First: 51 bus ‘falls short on punctuality’

51 bus service: First has responded to questions about frequency and reliability
51 bus service: First has admitted that it falls short on punctuality

First, the operator of Crosspool’s main bus service, has admitted that the 51 falls short on punctuality at certain times of day.

The operator carried out a month-long review of the service and identified several issues that the timetable doesn’t adequately allow for.

In response, a more resilient new timetable is being designed and extra buses and drivers will be deployed to improve the service. These changes will be implemented from late October to coincide with any route changes arising from the current Sheffield Bus Partnership consultation.

If these changes don’t make a difference then Crookes ward Councillor Geoff Smith intends to hold a meeting with First to discuss the 51 bus service. In the meantime, he will be at the next Crosspool Forum Open Meeting on Thursday 26 July if anyone wants to make any comments.

Full information from First regarding the 51 bus service below:

We’ve just completed a month’s study of issues and factors affecting the punctuality of the 51. Inputs to this have been:

  • Satellite bus tracking data that records a time at every bus stop on every journey.
  • Observations of traffic and other delays.
  • Journey monitoring to simulate the passenger’s experience, i.e. waiting at bus stops, travel on buses at times of delay (identified from above).
  • Comments from bus drivers, passengers and supervisors.

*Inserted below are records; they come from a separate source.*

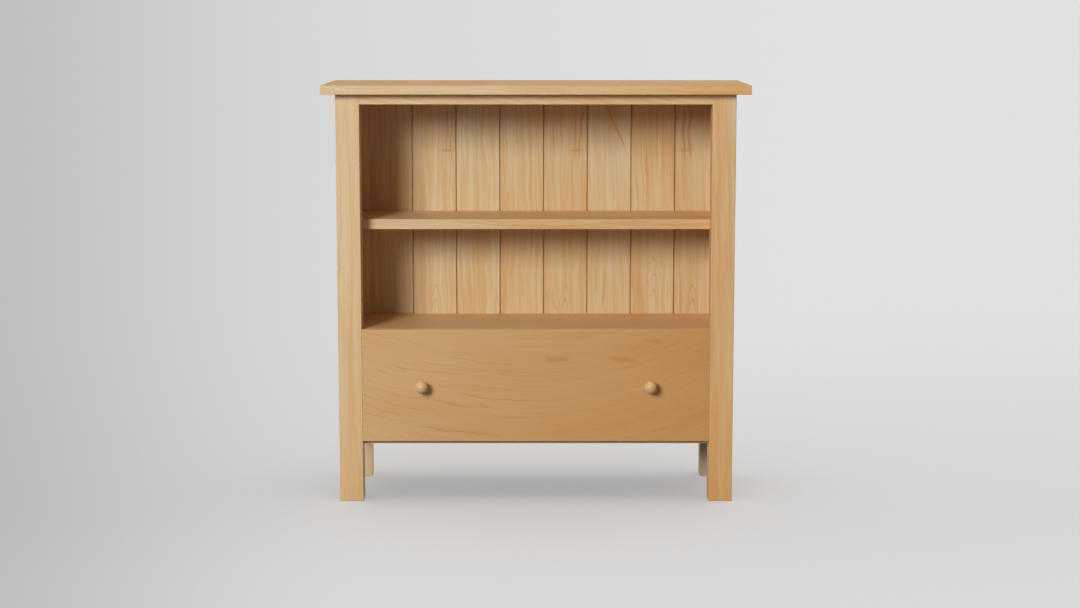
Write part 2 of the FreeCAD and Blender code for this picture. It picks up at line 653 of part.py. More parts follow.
def draw_knob_profile(sketch):
    """Half of the knob's section, in front of the drawer front, with its axis along the sketch's."""
    radius, neck = value("knob_ball") / 2, value("knob_neck") / 2
    tip, bore, hole = value("knob_projection"), value("knob_bore"), value("knob_hole")
    middle = tip - radius
    join = middle - math.sqrt(radius ** 2 - neck ** 2)
    spots = [FreeCAD.Vector(*spot) for spot in
             ((-tip, 0), (-bore, 0), (-bore, hole), (0, hole), (0, neck), (-join, neck))]
    for start, end in zip(spots, spots[1:]):
        sketch.addGeometry(Part.LineSegment(start, end), False)
    ball = Part.Circle(FreeCAD.Vector(-middle, 0, 0), UP, radius)
    from_angle = math.atan2(neck, middle - join)
    arc = sketch.addGeometry(Part.ArcOfCircle(ball, from_angle, math.pi), False)
    for index in range(4):
        sketch.addConstraint(Sketcher.Constraint("Coincident", index, 2, index + 1, 1))
    sketch.addConstraint(Sketcher.Constraint("Coincident", 4, 2, arc, 1))
    sketch.addConstraint(Sketcher.Constraint("Coincident", 0, 1, arc, 2))
    fix_point(sketch, 1, 1, "-knob_bore", 0)
    fix_point(sketch, 2, 1, "-knob_bore", "knob_hole")
    fix_point(sketch, 3, 1, 0, "knob_hole")
    fix_point(sketch, 4, 1, 0, "knob_neck / 2")
    bind(sketch, "DistanceY", "knob_neck / 2", -1, 1, 4, 2)
    bind(sketch, "DistanceY", 0, -1, 1, 0, 1)
    fix_point(sketch, arc, 3, "knob_ball / 2 - knob_projection", 0)
    bind(sketch, "Radius", "knob_ball / 2", arc)


def channel(side, web, mouth, half, lips_out):
    """Section of a slide member: its web, two flanges, and a lip at the mouth of each flange.

    The web and the mouth are distances from the leg towards the drawer, and half is from the
    middle of the member to the outside of a flange. The lips turn out or in.
    """
    opens = f"(({mouth}) - ({web})) / abs(({mouth}) - ({web}))"
    web_face = f"({web}) + slide_steel * {opens}"
    lip_face = f"({mouth}) - slide_steel * {opens}"
    outer, inner = f"({half})", f"({half}) - slide_steel"
    if lips_out:
        end = f"{outer} + slide_lip"
        upper = [(web, outer), (lip_face, outer), (lip_face, end), (mouth, end),
                 (mouth, inner), (web_face, inner)]
    else:
        end = f"{inner} - slide_lip"
        upper = [(web, outer), (mouth, outer), (mouth, end), (lip_face, end),
                 (lip_face, inner), (web_face, inner)]
    lower = [(across, f"-({up})") for across, up in reversed(upper)]
    return [(f"{-side} * ({across})", up) for across, up in upper + lower]


def make_slides():
    """Telescopic slides: case member on the leg and cleat, middle member, drawer member."""
    members = (("case", 0, "case_member_reach", "slide_height / 2", False),
               ("middle", "middle_member_start", "middle_member_reach", "middle_member_half", False),
               ("drawer", "slide_thick", "drawer_member_start", "drawer_member_half", True))
    for side_name, side in SIDES:
        for name, web, mouth, half, lips_out in members:
            member = new_body(f"slide_{name}_member_{side_name}", f"{side} * leg_in",
                              "slide_front", "slide_z")
            pad(member, "XZ", 0, "slide_length", channel(side, web, mouth, half, lips_out))
            behind = side < 0 if name != "drawer" else side > 0
            start = f"{-side} * {web}" if behind else f"{-side} * {web} - slide_steel"
            if name == "middle":
                high, long = "slide_window_high / 2", "slide_window_long / 2"
                spot = "slide_screw_rear"
                pocket(member, "YZ", start, "slide_steel",
                       box_corners(f"{spot} - {long}", f"-{high}", f"{spot} + {long}", high))
            else:
                drill(member, "YZ", start, "slide_steel", [(spot, 0) for spot in SLIDE_SCREWS],
                      "slide_hole")


def bore_wire(radius, height):
    """Outline of a bore round the Z axis at a height."""
    corners = [FreeCAD.Vector(radius, 0, height)]
    corners += [FreeCAD.Rotation(UP, turn).multVec(corners[0]) for turn in BORE_TURNS[1:]]
    return Part.makePolygon(corners + corners[:1])


def taper(low_radius, low, high_radius, high):
    """Eight-sided solid on the Z axis between two heights, with a radius at each."""
    return Part.makeLoft([bore_wire(low_radius, low), bore_wire(high_radius, high)], True, True)


def screw(head, head_high, shank, length, point=0):
    """Pan-headed screw on the Z axis: the seat of its head at the origin, its point at +Z."""
    solid = taper(head - value("head_slope"), -head_high, head, 0)
    solid = solid.fuse(taper(shank, 0, shank, length - point))
    if point:
        solid = solid.fuse(taper(shank, length - point, value("screw_tip"), length))
    return solid.removeSplitter()


def square_nail():
    """Square nail on the Z axis: the seat of its head at the origin, its end at +Z."""
    head, side = value("nail_head"), value("nail_side")
    high, length = value("nail_head_high"), value("nail_length")
    top = Part.makeBox(head, head, high, FreeCAD.Vector(-head / 2, -head / 2, -high))
    shank = Part.makeBox(side, side, length, FreeCAD.Vector(-side / 2, -side / 2, 0))
    return top.fuse(shank).removeSplitter()


def shelf_pin():
    """Shelf pin: a peg along +X from the origin, and a plate under the shelf the other way."""
    peg = taper(value("pin_radius"), 0, value("pin_radius"), value("pin_depth"))
    peg.Placement = FreeCAD.Placement(FreeCAD.Vector(),
                                      FreeCAD.Rotation(UP, FreeCAD.Vector(1, 0, 0)))
    low = FreeCAD.Vector(-value("pin_plate_reach"), -value("pin_plate_width") / 2,
                         value("pin_radius") - value("pin_plate_thick"))
    plate = Part.makeBox(value("pin_plate_reach"), value("pin_plate_width"),
                         value("pin_plate_thick"), low)
    return peg.fuse(plate).removeSplitter()


def make_group(name, shape, places, from_axis=UP):
    """One node of equal pieces, each at a point and turned to a direction."""
    copies = []
    for point, direction in places:
        copy = shape.copy()
        turn = FreeCAD.Rotation(from_axis, FreeCAD.Vector(*direction))
        copy.Placement = FreeCAD.Placement(FreeCAD.Vector(*point), turn)
        copies.append(copy)
    group = document.addObject("Part::Feature", name)
    group.Label = name
    group.Shape = Part.Compound(copies)
    nodes.append(group)


def along_bay(inset):
    """The two places at one inset from both ends of the space between the legs of a side."""
    return (value("bay_front") + value(inset), value("bay_back") - value(inset))


def wood_screw(length):
    """Screw of the top board or the drawer front."""
    return screw(value("wood_screw_head"), value("wood_screw_head_high"),
                 value("wood_screw_shank"), value(length), value("screw_point"))


def make_case_fasteners():
    """Screws of the top board and nails of the planks."""
    seat = value("wood_screw_seat")
    spread = value("rail_screw_spread")
    rail_mid = value("case_front") + value("leg_side") / 2
    tops = [((x, rail_mid, value("top_rail_z") + seat), (0, 0, 1)) for x in (-spread, 0, spread)]
    for _, side in SIDES:
        for y in along_bay("top_screw_inset"):
            point = (side * value("top_cleat_mid"), y, value("top_cleat_z") + seat)
            tops.append((point, (0, 0, 1)))
    make_group("top_screws", wood_screw("top_screw_length"), tops)

    back_face = value("back_rail_y") + value("back_rail_thick")
    places = []
    for index in plank_numbers():
        across = -value("leg_in") + index * value("plank_pitch") + value(plank_width(index)) / 2
        for under in BACK_RAIL_HEIGHTS:
            point = (across, back_face, value(under) + value("back_rail_height") / 2)
            places.append((point, (0, -1, 0)))
    make_group("back_nails", square_nail(), places)


def make_drawer_screws():
    """Screws of the slides, the drawer front and the knobs."""
    slide_screw = screw(value("slide_screw_head"), value("slide_screw_head_high"),
                        value("slide_screw_shank"), value("slide_screw_length"),
                        value("screw_point"))
    case_seat = value("leg_in") - value("slide_steel")
    box_seat = value("box_out") + value("slide_steel")
    spots = [value("slide_front") + value(spot) for spot in SLIDE_SCREWS]
    high = value("slide_z")
    make_group("slide_case_screws", slide_screw,
               [((side * case_seat, y, high), (side, 0, 0)) for _, side in SIDES for y in spots])
    make_group("slide_drawer_screws", slide_screw,
               [((side * box_seat, y, high), (-side, 0, 0)) for _, side in SIDES for y in spots])

    seat = value("box_front") + value("box_thick")
    inset = value("front_screw_inset")
    heights = (value("box_z") + inset, value("box_z") + value("box_height") - inset)
    make_group("drawer_front_screws", wood_screw("front_screw_length"),
               [((side * value("front_screw_spread"), seat, z), (0, -1, 0))
                for _, side in SIDES for z in heights])
    knob_screw = screw(value("knob_screw_head"), value("knob_screw_head_high"),
                       value("knob_screw_shank"), value("knob_screw_length"))
    make_group("knob_screws", knob_screw,
               [((side * value("knob_spread"), seat, value("knob_z")), (0, -1, 0))
                for _, side in SIDES])


def make_shelf_pins():
    """Four pins in the middle holes, with the middle shelf on their plates."""
    places = [((side * value("panel_in"), y, value("pin_z")), (side, 0, 0))
              for _, side in SIDES for y in along_bay("pin_inset")]
    make_group("shelf_pins", shelf_pin(), places, FreeCAD.Vector(1, 0, 0))


def check_model():
    """Stop on a failed feature, a cut that takes nothing away, or a bad shape."""
    for item in document.Objects:
        if "Invalid" in item.State or "Error" in item.State:
            raise RuntimeError(f"{item.Name} failed: {item.State}")
        if item.TypeId == "PartDesign::Pocket":
            if item.Shape.Volume > item.BaseFeature.Shape.Volume - TINY:
                raise RuntimeError(f"{item.Name} cuts nothing")
    for node in nodes:
        if node.Shape.isNull() or not node.Shape.isValid() or not node.Shape.Solids:
            raise RuntimeError(f"{node.Label} has no valid solid")


def export_nodes():
    """Write each sub-part to its own STEP file."""
    os.makedirs("parts", exist_ok=True)
    for node in nodes:
        node.Shape.exportStep(f"parts/{node.Label}.step")


fill_sheets()
make_top_board()
make_legs()
make_rails()
make_side_panels()
make_cleats()
make_shelves()
make_planks()
make_drawer_sides()
make_drawer_ends()
make_drawer_bottom()
make_drawer_front()
make_knobs()
make_slides()
make_case_fasteners()
make_drawer_screws()
make_shelf_pins()
document.recompute()
check_model()
export_nodes()
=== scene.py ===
"""Looks of a low maple bookcase with one full-width drawer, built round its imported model.

Metres, in the frame of the model: +Z is up, the front looks towards -Y, and the origin lies on
the floor under the middle of the top board.
"""

import json
import logging
import math
from dataclasses import dataclass, replace
from enum import Enum
from typing import Any, Callable, Mapping, Optional, Sequence, Union

import bmesh
import bpy
from mathutils import Matrix, Vector

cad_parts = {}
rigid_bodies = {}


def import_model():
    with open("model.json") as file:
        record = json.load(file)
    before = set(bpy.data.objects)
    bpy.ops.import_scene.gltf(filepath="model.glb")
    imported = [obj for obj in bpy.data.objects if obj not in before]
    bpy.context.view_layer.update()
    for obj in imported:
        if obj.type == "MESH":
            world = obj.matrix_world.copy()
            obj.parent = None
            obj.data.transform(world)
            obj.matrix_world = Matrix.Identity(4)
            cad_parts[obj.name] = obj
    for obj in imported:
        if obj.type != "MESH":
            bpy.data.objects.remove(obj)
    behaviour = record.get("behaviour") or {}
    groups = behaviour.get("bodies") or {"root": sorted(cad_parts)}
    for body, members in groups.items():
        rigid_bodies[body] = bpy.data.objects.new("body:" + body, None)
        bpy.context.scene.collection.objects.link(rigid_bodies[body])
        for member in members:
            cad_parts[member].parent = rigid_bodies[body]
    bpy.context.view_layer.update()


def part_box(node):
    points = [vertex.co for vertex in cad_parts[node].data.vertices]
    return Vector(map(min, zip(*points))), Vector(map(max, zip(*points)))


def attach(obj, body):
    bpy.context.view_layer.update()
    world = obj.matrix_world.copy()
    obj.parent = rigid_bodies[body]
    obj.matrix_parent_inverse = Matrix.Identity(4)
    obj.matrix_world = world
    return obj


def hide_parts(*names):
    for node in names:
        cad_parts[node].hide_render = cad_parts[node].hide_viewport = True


log = logging.getLogger("bookcase")

Colour = tuple[float, float, float]
Spot = tuple[float, float, float]
Pair = tuple[float, float]
Operand = Union["Wire", float, int]
Piece = bpy.types.Object
Material = bpy.types.Material

WHITE: Colour = (1.0, 1.0, 1.0)
ORIGIN: Spot = (0.0, 0.0, 0.0)

# Edges that turn less than this are shaded smooth, on sawn or bent and on turned pieces.
SMOOTH = math.radians(40.0)
SMOOTH_TURNED = math.radians(32.0)

# Part of a normal that lies along an axis, from which a face counts as square to it.
SQUARE_ON = 0.9

# Places nearer to each other than this are the same, in metres.
SAME_PLACE = 0.000001


def decode(part: int) -> float:
    """Undo the display curve for one part of a colour, 0 to 255."""
    level = part / 255
    return level / 12.92 if level <= 0.04045 else ((level + 0.055) / 1.055) ** 2.4


def linear(red: int, green: int, blue: int) -> Colour:
    """Turn a colour of 0 to 255 into the linear values that a shader reads."""
    return decode(red), decode(green), decode(blue)


def opaque(colour: Colour) -> tuple[float, float, float, float]:
    """Add the fourth number that a colour socket needs."""
    return (*colour, 1.0)


class Wire:
    """Output of a node, which takes part in sums as a number does."""

    def __init__(self, graph: "Graph", socket: bpy.types.NodeSocket) -> None:
        """Keep a socket with the graph it belongs to."""
        self.graph = graph
        self.socket = socket

    def __add__(self, other: Operand) -> "Wire":
        """Add."""
        return self.graph.sum("ADD", self, other)

    __radd__ = __add__

    def __sub__(self, other: Operand) -> "Wire":
        """Take away."""
        return self.graph.sum("SUBTRACT", self, other)

    def __rsub__(self, other: Operand) -> "Wire":
        """Take this from a number."""
        return self.graph.sum("SUBTRACT", other, self)

    def __mul__(self, other: Operand) -> "Wire":
        """Multiply."""
        return self.graph.sum("MULTIPLY", self, other)

    __rmul__ = __mul__

    def __abs__(self) -> "Wire":
        """Drop the sign."""
        return self.graph.sum("ABSOLUTE", self)

    def fade(self, low: float, high: float) -> "Wire":
        """Ease from 0 where this is at its low level to 1 where it is at its high one."""
        return self.graph.add("ShaderNodeMapRange", {"interpolation_type": "SMOOTHSTEP"},
                              {"Value": self, "From Min": low, "From Max": high})

    def near_line(self, spacing: float) -> "Wire":
        """Give the distance from the nearest of evenly spaced lines."""
        return self.graph.sum("PINGPONG", self, spacing)

    def stronger(self, other: "Wire") -> "Wire":
        """Give the greater of two values."""
        return self.graph.sum("MAXIMUM", self, other)


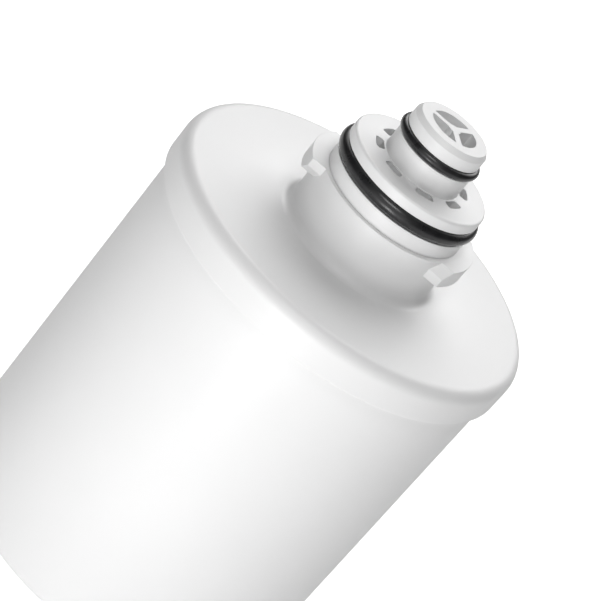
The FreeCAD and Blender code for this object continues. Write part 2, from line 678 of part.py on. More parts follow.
def element_support(doc):
    """The open spider that stands on the shell's floor and carries the element."""
    body = new_body(doc, "element_support")
    ring_bore = total(S["foot_ring_radius"], "-" + S["foot_ring_wall"])
    turned(body, "support_ring", ring_outline(ring_bore, S["foot_ring_radius"], S["shell_floor"], FOOT_TOP))
    turned(body, "support_hub", ring_outline("0", S["foot_hub_radius"], S["shell_floor"], FOOT_TOP))
    sketch = new_sketch(body, "support_arm_outline", "XY_Plane", S["shell_floor"])
    half = S["foot_arm"] + " / 2"
    reach = total(SHELL_BORE, "-" + S["shell_inner_round"], "-" + S["foot_arm_gap"])
    draw(sketch, [corner("0", "-" + half), corner(reach, "-" + half), corner(reach, half), corner("0", half)])
    arm = body.newObject("PartDesign::Pad", "support_arm")
    arm.Profile = sketch
    arm.setExpression("Length", S["foot_height"])
    doc.recompute()
    patterned(body, "support_arms", arm, S["foot_arm_count"])
    return body


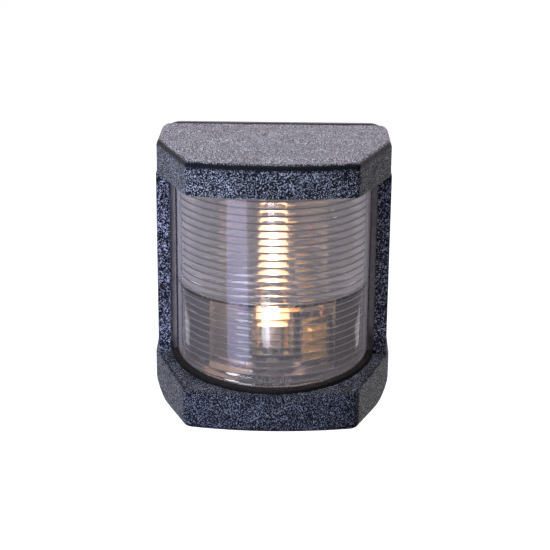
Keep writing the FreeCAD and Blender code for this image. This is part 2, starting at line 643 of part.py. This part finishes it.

The conclusion reached is that, yes, the service does fall short on punctuality at certain times of day. This review has perhaps been long overdue as for key periods during the day the timetable lacks the robustness to withstand the external forces exerted on it. Having said that the journey time within the timetable does expand and contract to reflect known delays but here are a few examples of issues that we don’t adequately allow for.

The start of the school day at Crosspool, the operation of the crossings and the characteristics of the school time bus journeys. That certain buses encounter large numbers of children travelling out from the City and then encounter similar numbers from Lodge Moor. So a delay to Lodge Moor through this, the school run traffic and the crossings and then the same on the way back.

Peak traffic around the hospitals and University remains at buoyant until 0930-1000 hours.

Similar characteristics exist at the end of the school day to those at the start but it’s perhaps more intense as there’s less of a stagger.

Crossing Brook Hill roundabout continues to be a source of significant delay particularly when travelling out from City. Traffic crossing the roundabout from right to left slows entering Upper Hanover Street and obstructs the exit from Broad Lane.

Traffic queues on Rockingham Street at peak times.

Difficulty negotiating Mappin Street due to parked vehicles.

You may have noticed that on the Sheffield Bus Partnership consultation there is a proposed route change to avoid Broad Lane.

So where do we go from here? Well, hopefully the above route change will be implemented, together with a new timetable that is presently being designed. The new timetable will be much more resilient, incorporating longer journey times to reflect delays and greater recovery time at Lodge Moor before departure on the next journey. More buses and drivers will be required to operate it but deployed to maintain the present level of service where we’re falling short.

I hope this is good news. The date of introduction is 28 October 2012 to coincide with the launch of the Sheffield Bus Partnership. Generally, during the summer period there is an improvement in punctuality anyway as school and university related traffic subsides.